Louisville and Nashville Railroad Station

Edit profile
Louisville and Nashville Railroad Station

The Historic Railpark and Train Museum, formerly the Louisville and Nashville Railroad Station in Bowling Green, Kentucky, is an historic railroad station. It was placed on the National Register of Historic Places on December 18, 1979. Built in 1925, the standing depot is the last among a succession of Louisville & Nashville Railroad depots that served Bowling Green.

The first railroad depot built in Bowling Green was in 1859, when the L&N's rails reached Bowling Green. The line from Nashville reached Bowling Green on August 10, and was celebrated by 10,000 Nashvillians. The line to Louisville was complete on October 18.

The first Louisville & Nashville Station in Bowling Green was a brick building. However, both armies during the Civil War found the L&N railroad a convenient logistical tool, and found the region a convenient passageway to enemy territory, making Bowling Green a key to both sides' Western war plans. When the Confederates were forced to retreat from the city, they burned all the railroad supplies they could and destroyed the brick depot. When Union troops took the city, they set about building a new depot. It was a wooden building, and served the railroad and people of Bowling Green through the rest of the 19th century. Local agricultural goods, such as strawberries and tobacco, were shipped from the depot, as well as locally mined building stone and oil. This made the L&N station the largest employment center in Bowling Green.

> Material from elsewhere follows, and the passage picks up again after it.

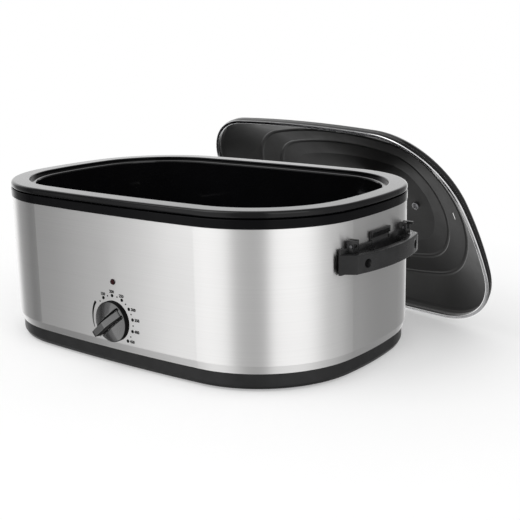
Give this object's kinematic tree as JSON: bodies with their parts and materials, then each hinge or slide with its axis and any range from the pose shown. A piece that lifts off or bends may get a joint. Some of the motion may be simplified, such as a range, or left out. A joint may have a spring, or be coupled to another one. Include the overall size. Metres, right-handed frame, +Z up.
{
  "type": "electric roaster oven",
  "caption": "Bowed rectangular countertop roaster oven: steel body with heated well, lift-out pan and rack, side handles, temperature knob and a loose domed lid leaned behind it.",
  "frame": {"origin": "on the table, in the middle of the body's four feet, straight under the centre of the body's plan", "axes": "+X along the long front, to the right when facing the control knob; +Y from the knob towards the rear; +Z up"},
  "size_m": [0.6371, 0.4834, 0.2788],
  "materials": {
    "base_black": "satin black moulded base",
    "foot_rubber": "matte black rubber",
    "brushed_steel": "brushed stainless steel",
    "collar_black": "gloss black",
    "well_aluminium": "plain rolled sheet",
    "band_metal": "plain steel",
    "blanket_fibre": "matte fibre wool",
    "zinc_steel": "bright zinc-plated steel",
    "thermostat_case": "matte brown phenolic",
    "sensor_brass": "plain brass",
    "knob_black": "semi-gloss black plastic",
    "lamp_red": "gloss red translucent plastic",
    "white_insulator": "matte white ceramic-filled plastic",
    "handle_black": "satin black plastic",
    "pan_enamel": "gloss black enamel on steel",
    "rack_chrome": "chrome-plated wire",
    "edge_steel": "bright steel edge",
    "lid_enamel": "semi-gloss dark enamel"
  },
  "bodies": {
    "body": {"base_tray": "base_black", "foot_front_left": "foot_rubber", "foot_rear_left": "foot_rubber", "foot_front_right": "foot_rubber", "foot_rear_right": "foot_rubber", "outer_wrap": "brushed_steel", "upper_collar": "collar_black", "well_liner": "well_aluminium", "heater_band": "band_metal", "heater_strap_lower": "band_metal", "heater_strap_upper": "band_metal", "insulation_blanket": "blanket_fibre", "heater_terminals": "band_metal", "heat_shield": "well_aluminium", "shield_standoffs": "zinc_steel", "centre_stud": "zinc_steel", "centre_nut": "zinc_steel", "thermostat_bracket": "zinc_steel", "thermostat_body": "thermostat_case", "thermostat_sensor": "sensor_brass", "pilot_lamp_lens": "lamp_red", "pilot_lamp_holder": "white_insulator", "terminal_block": "white_insulator", "thermal_fuse": "band_metal", "cord_bushing": "foot_rubber", "handle_plate_right": "handle_black", "handle_plate_left": "handle_black", "handle_grip_right": "handle_black", "handle_grip_left": "handle_black", "handle_pins_right": "zinc_steel", "handle_pins_left": "zinc_steel", "handle_screws": "zinc_steel"},
    "knob": {"control_knob": "knob_black", "control_shaft": "zinc_steel"},
    "pan": {"roasting_pan": "pan_enamel"},
    "rack": {"rack_outline": "rack_chrome", "rack_rods": "rack_chrome", "rack_feet": "rack_chrome", "rack_loop_left": "rack_chrome", "rack_loop_right": "rack_chrome"},
    "lid": {"lid_edge_band": "edge_steel", "lid_shell": "lid_enamel", "lid_handle": "handle_black", "lid_screws": "zinc_steel"}
  },
  "joints": [
    {"name": "knob_turn", "type": "hinge", "parent": "body", "child": "knob", "pos_m": [0.006, -0.19, 0.0595], "axis": [0, 1, 0], "range_deg": [0, 267]},
    {"name": "pan_lift", "type": "slide", "parent": "body", "child": "pan", "axis": [0, 0, 1], "range_m": [0, 0.18]},
    {"name": "rack_lift", "type": "slide", "parent": "pan", "child": "rack", "axis": [0, 0, 1], "range_m": [0, 0.18]},
    {"name": "lid_lift", "type": "slide", "parent": "pan", "child": "lid", "axis": [0, 0, 1], "range_m": [0, 0.3]}
  ]
}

In 1878 malaria broke out from New Orleans to Memphis, Tennessee. Residents of Memphis wishing to escape the epidemic boarded the L&N trains, but residents from other towns refused to let them leave the train at their towns. Bowling Green's station was the first place they could leave the train, but enormous bonfires were built in order to deter infection. The evacuation of Memphis lasted a few days, until Memphis was quarantined.

At its peak, the depot served twenty trains a day. By the 1900s, the depot was becoming too small to adequately serve all those who used it. However, the president of the L&N, Milton H. Smith, was rumored to have been arrested once in Bowling Green and refused to build a new station in Bowling Green. In the 1920s, the new depot, the one still standing, was built with much celebration five years after Smith's death, seeming to confirm the rumor. It was constructed of locally quarried limestone. After World War II, rail traffic was becoming less popular. Although Amtrak replaced L&N Passnger service in 1971, the last passenger train left the depot on October 6, 1979.

Currently, the old depot serves as The Historic Railpark and Train Museum, with several historic railroad cars on the property. One festival held annually in December is the Festival of Trains.